Picket Gray had a Harvard Red wheel with a American Black stripe.

Luzon Red had a Universal Beige wheel with a Luzon Red stripe.

1948 - Potomac Gray (a light gray ) added.

Potomac Gray came with 2 different wheel colors. One was Harvard Red wheel with a American Black stripe. The other American Black with a Ivory stripe.

1949 - Picket Gray, Normandy Blue, Michigan Yellow dropped. Emerald Green (a dark green) added. I am not sure what the color is on this color is yet.

Somewhere in there Olive Drab was added (probably 1946 or 1947 since it is listed in the 1947 parts book). I would suspect it was for export models.

Authored by Todd Paisley, CJML



QUESTION: Are your shure the air-cleaner devices were painted same color as engine? According to what I have read in a book these parts were painted black, (not glossy).

ANSWER: The chassis, engine, air cleaner were all glossy black. They were not the flat black (or satin black) that other manufacturer's used.

At least on the CJ-2A, there were a couple different kinds of black:

1) W.O Part Number # 641237 Black Chassis Enamel (W.O. Specification -202) - This is the black used on the engine and the chassis components. It also was used for the wheels when they were painted black. The thinners used for this paint were:

a) W.O Part Number # 641240 Thinner for Synthetic Paints Gen. Purpose (W.O. Specification J-003)
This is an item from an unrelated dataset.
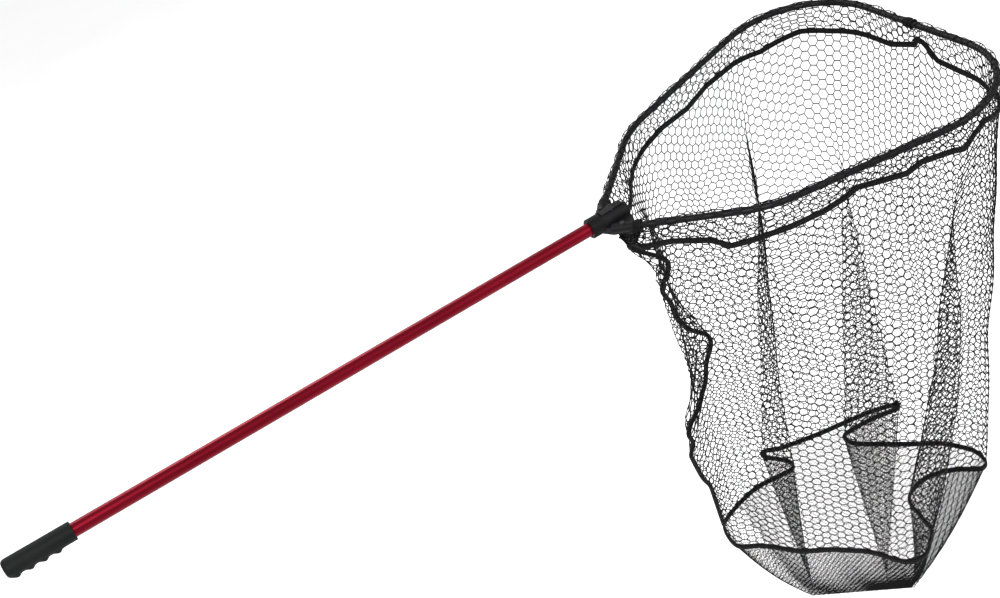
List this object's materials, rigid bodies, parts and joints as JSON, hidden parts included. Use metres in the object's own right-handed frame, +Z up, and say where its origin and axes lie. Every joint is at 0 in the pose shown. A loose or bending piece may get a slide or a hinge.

b) W.O Part Number # 641241 Thinner for Synthetic Paints Slow Drying (W.O. Specification J-004)

2) W.O. Part Number # 641238 Grip-Tite Non-Skid Black Decking (W.O. Specification J-402) - This was used on the clutch and brake pedals.

3) W.O. Part Number # 641239 Acid Proof Black Lacquer (W.O. Specification J-303) - This was used on the battery tray and components.

4) W.O. Part Number # 643437 Black Dipping Enamel (W.O. Specification J-207) - This was used to paint a lot of the smaller parts.

5) W.O. Part Number # 663532 Americar Black (Striping Lacquer) - Used for those wheels with a black pin stripe. Thinners used were:

a) W.O Part Number # 641849 Anti-Skinning Agent for Americar Black

6) W.O. Part Number # 666781 Black (Air Dry Enamel) - Used to paint misc. parts that were painted black.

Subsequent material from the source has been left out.